国立天文台と筑波大学の研究者を中心とするチームが、近傍渦巻銀河の分子ガスに関する、世界最大のデータベースを完成させました。
銀河の進化を理解するためには、銀河内のガスを詳しく調べ、銀河での星形成がどのように進むのかを解明することが不可欠です。渦巻銀河には分子ガスが多量に存在し、現在でも星が誕生しているので、格好の観測対象です。ただし、周りの環境や内部の構造は多様なので、多くの渦巻銀河の性質を比較しなければ、一般的な性質を導くことはできません。そのため様々な種類の銀河を観測し、分子ガスが銀河の中でどのように分布しているのかを調べたアーカイブデータが望まれていました。しかし、銀河の分子ガスが出す電波は微弱なため、観測には非常に長い時間がかかります。そのため、分子ガスの分布やその運動が詳細に調べられていたのは、地球に比較的近く電波の強い数個だけでした。そこで開発されたのが、従来の25倍の効率で観測できるマルチビーム受信機BEARS (注1) です。これを野辺山宇宙電波観測所の45メートル電波望遠鏡に搭載することによって、世界最高の感度・角分解能 (約15秒角、注2) と、広い領域を効率よく観測する能力を同時に実現することができました。
今回、研究チームは、数年間にわたり、一酸化炭素分子の出す電波を観測するプロジェクトを行い、これまでにない40個の渦巻銀河のデータベースを完成させました。これは、野辺山45メートル電波望遠鏡とBEARSの組み合わせによって、初めて可能となったもので、大口径単一鏡によるものとしては世界最大です。このプロジェクトで観測された渦巻銀河は、地球からの距離がおよそ8000万光年以内にあります。そして、渦巻腕の弱いものと強いもの、渦巻構造の中心に棒状構造を持つものと持たないものなど、様々な種類の渦巻銀河が含まれています。

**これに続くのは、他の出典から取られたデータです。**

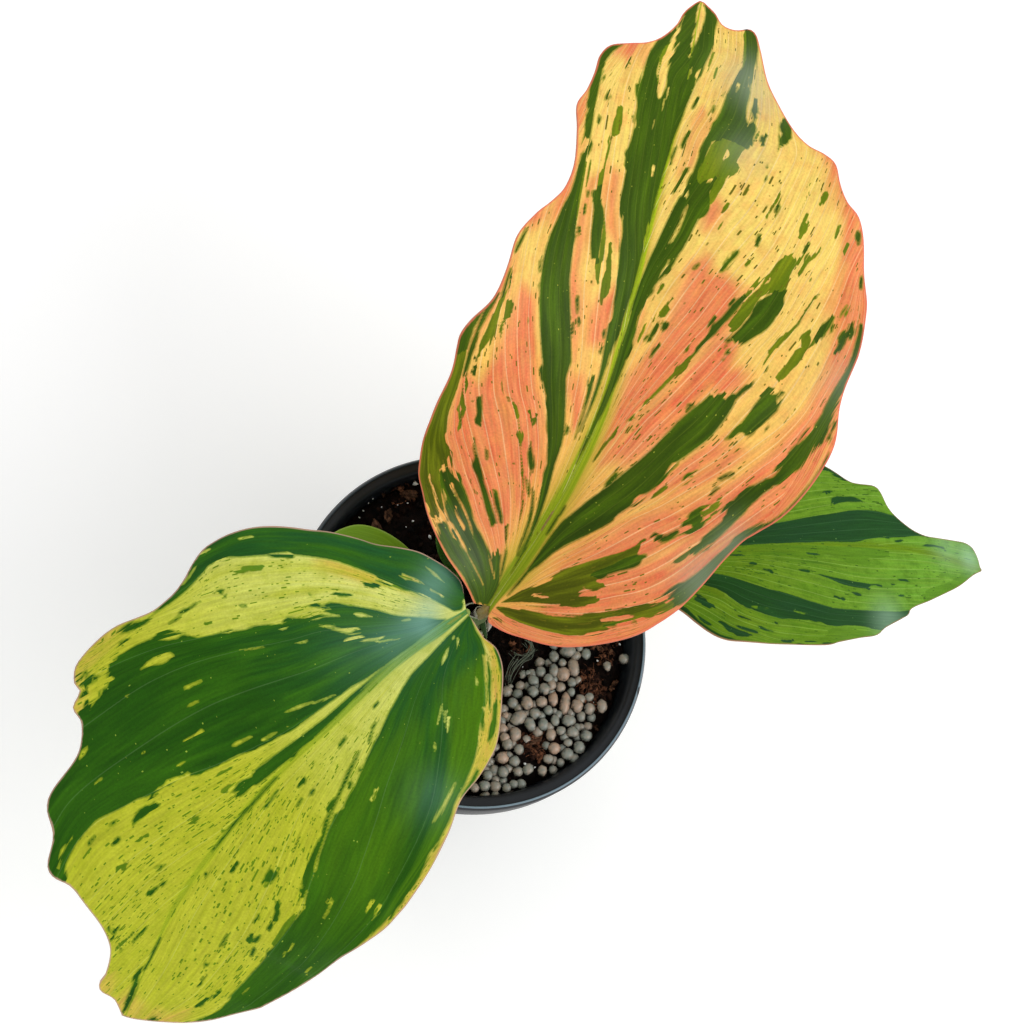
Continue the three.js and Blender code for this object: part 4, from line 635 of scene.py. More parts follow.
MARKINGS["leaf_lime"]["clear_lines"] = [
    [0.5, 26, 6.9, 29, 8.8, 31, 10.3, 33.4, 12], [0.5, 16, 6.3, 18.5, 7.3], [0.35, 22.3, 4.2, 27, 6.6],
    [0.45, 41, 18.9, 42.6, 20.6], [0.45, 44, 4.2, 49.7, 6.5], [0.4, 50, 7, 54, 8.6, 57.7, 10],
    [0.5, 57, 6, 58.5, 6.8], [0.6, 66, 10.8, 68.7, 11.9], [0.5, 61, 7.3, 64.5, 8.3],
    [0.6, 66, 28.8, 68, 29.8], [0.5, 68.8, 25.7, 70, 26.4], [0.5, 76, 38.1, 76.8, 39],
    [0.6, 82, 27, 83.5, 27.6], [0.6, 78.8, 18.2, 80.5, 18.9], [0.45, 73, 20.3, 75.5, 21],
    [0.4, 49, 24.4, 54, 27.4], [0.5, 92.3, 31.1, 94, 31.4], [0.6, 90, 38.5, 92.7, 37.9],
    [0.5, 44.5, 50.9, 50, 49.7, 54, 48.9], [0.4, 33.3, 46.6, 34.8, 48], [0.5, 40.8, 51.6, 42, 51.7],
    [0.6, 26, -15.7, 28, -16.8, 30.8, -18.3], [0.5, 26.8, -17.8, 29.8, -19.7],
    [0.7, 27.6, -19.4, 30.8, -21], [0.6, 35.5, -21, 37, -22.4], [0.5, 8, -3.4, 9.4, -4],
    [0.9, 39, -31.3, 43, -32.3, 50, -34], [0.4, 53.8, -19, 55, -19.7], [0.6, 75, -36.9, 78.6, -37.5],
    [0.5, 74.5, -38.9, 79, -39.4], [0.5, 63.5, -34.5, 65, -35.1], [0.6, 82.6, -28.4, 84, -28.7],
    [0.45, 101.3, -28.1, 104, -27.9], [0.45, 103, -35.1, 107, -35.2], [0.4, 119.5, -24.8, 123.3, -23.4],
]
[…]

この観測結果から分子ガスの渦巻構造や棒状構造が鮮やかに分解されているのがわかりました。また、強い棒状構造を持つ銀河ほど分子ガスが中心部 (銀河の中でも活動銀河核や爆発的星形成など特に活動的な領域) へ集中していることや、その影響により銀河間ガスの豊富な銀河団の中には、星間ガスのほとんどが分子ガスになっている銀河があることなどがわかってきました。さらに研究が進めば、渦巻銀河の進化やその銀河が存在する環境からの影響などを調べるための貴重なデータとなるでしょう。

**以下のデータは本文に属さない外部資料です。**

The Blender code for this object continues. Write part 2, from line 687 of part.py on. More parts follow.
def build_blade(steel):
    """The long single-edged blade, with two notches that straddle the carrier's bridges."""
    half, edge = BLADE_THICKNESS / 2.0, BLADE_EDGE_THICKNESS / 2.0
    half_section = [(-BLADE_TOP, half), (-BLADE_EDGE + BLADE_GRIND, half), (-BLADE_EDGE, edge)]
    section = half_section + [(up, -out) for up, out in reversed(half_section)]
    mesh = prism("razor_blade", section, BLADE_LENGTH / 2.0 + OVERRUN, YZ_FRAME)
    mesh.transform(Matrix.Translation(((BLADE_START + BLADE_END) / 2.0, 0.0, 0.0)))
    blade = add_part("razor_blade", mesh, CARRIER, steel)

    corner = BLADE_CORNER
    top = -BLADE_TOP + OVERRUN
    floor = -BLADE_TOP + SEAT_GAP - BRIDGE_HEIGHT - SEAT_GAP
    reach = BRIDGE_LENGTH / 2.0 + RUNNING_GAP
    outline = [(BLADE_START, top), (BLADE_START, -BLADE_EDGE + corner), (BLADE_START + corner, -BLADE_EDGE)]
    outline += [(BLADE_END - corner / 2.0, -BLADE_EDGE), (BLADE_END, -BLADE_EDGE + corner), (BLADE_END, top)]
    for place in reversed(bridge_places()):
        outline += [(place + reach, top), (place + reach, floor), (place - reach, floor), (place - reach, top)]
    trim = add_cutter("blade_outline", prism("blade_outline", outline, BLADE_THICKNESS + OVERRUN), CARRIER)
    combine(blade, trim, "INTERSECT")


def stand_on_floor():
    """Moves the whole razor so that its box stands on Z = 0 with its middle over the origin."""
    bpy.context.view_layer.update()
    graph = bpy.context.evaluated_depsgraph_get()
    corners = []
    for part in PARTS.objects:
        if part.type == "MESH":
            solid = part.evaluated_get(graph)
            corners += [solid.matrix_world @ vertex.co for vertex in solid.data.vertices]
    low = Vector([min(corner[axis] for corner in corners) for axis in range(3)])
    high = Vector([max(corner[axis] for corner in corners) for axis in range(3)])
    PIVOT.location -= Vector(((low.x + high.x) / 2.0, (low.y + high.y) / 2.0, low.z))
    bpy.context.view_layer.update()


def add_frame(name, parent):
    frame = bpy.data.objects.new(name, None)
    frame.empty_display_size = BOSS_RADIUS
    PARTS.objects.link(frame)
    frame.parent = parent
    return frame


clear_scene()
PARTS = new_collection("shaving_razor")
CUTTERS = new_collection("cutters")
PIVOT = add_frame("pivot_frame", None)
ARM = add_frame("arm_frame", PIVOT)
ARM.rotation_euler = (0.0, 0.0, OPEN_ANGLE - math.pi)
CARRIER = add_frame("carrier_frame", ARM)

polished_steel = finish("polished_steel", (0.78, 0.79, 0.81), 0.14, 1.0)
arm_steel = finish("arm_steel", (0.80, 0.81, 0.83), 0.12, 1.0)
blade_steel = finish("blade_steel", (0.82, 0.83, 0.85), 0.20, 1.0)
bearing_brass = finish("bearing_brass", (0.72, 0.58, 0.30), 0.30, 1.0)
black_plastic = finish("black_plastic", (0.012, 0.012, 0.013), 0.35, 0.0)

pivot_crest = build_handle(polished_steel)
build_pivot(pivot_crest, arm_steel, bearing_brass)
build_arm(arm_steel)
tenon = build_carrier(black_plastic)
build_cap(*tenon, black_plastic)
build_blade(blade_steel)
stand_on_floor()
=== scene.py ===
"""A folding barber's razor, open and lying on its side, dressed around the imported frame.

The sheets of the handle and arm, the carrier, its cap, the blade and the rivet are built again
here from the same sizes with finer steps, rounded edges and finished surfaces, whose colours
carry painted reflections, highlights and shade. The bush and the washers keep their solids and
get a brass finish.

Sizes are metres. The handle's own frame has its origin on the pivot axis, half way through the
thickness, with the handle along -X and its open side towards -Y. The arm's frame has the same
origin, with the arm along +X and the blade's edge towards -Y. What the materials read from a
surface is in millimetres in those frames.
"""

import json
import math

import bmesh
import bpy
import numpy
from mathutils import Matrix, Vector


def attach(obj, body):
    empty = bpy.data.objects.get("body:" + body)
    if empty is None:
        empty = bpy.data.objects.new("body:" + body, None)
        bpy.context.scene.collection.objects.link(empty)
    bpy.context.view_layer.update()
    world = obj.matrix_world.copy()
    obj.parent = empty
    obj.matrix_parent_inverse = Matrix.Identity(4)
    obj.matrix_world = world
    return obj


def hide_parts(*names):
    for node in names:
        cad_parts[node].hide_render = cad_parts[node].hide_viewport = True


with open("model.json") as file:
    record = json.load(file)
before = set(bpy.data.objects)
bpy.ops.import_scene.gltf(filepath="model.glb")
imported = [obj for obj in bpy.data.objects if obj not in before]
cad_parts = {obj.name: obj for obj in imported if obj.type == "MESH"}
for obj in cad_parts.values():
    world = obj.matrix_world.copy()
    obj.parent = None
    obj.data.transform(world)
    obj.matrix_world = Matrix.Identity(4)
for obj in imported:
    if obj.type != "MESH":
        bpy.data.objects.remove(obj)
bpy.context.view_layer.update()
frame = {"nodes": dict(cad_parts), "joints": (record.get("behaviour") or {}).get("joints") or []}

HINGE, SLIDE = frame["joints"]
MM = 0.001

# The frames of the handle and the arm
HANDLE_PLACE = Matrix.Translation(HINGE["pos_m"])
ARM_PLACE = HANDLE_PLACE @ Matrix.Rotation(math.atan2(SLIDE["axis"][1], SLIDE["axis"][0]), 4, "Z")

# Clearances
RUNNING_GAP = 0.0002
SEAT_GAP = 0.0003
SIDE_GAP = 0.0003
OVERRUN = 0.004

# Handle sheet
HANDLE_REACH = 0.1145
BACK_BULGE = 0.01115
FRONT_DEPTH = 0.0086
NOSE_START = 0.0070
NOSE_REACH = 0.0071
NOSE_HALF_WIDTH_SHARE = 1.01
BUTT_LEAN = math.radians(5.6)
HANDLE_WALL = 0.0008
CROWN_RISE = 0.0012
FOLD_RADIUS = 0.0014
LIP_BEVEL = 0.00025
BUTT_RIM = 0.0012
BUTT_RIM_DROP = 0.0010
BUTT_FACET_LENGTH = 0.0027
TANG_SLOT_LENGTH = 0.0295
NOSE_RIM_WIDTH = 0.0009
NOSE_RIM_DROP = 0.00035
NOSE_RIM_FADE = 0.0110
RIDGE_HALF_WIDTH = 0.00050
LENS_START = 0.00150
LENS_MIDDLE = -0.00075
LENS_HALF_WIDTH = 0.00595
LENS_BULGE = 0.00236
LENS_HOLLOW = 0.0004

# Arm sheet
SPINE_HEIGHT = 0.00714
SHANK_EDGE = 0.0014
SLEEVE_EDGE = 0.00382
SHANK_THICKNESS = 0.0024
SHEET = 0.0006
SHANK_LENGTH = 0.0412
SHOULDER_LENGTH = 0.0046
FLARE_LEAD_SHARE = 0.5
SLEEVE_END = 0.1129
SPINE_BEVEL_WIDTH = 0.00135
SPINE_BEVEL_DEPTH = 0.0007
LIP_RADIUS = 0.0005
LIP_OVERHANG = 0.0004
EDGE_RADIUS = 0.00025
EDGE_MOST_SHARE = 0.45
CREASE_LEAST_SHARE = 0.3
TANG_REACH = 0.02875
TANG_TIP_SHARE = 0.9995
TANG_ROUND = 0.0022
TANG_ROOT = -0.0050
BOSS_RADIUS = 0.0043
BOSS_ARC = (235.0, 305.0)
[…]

このデータはインターネット上のホームページで世界中の天文学者に公開されています。研究チームでは、このデータベースを利用して今後さらに多くの成果が出るものと期待しています。
注1) BEARS:25-BEam Array Receiver Systemの略。25のビームをもつ世界最大のマルチビーム受信機。一度に天体の25箇所の電波強度を測定できるため、従来の25倍の観測効率をもつ。
注2) 角分解能:どれくらい細かい構造を分解できるかの指標で、天空上の角度で表す。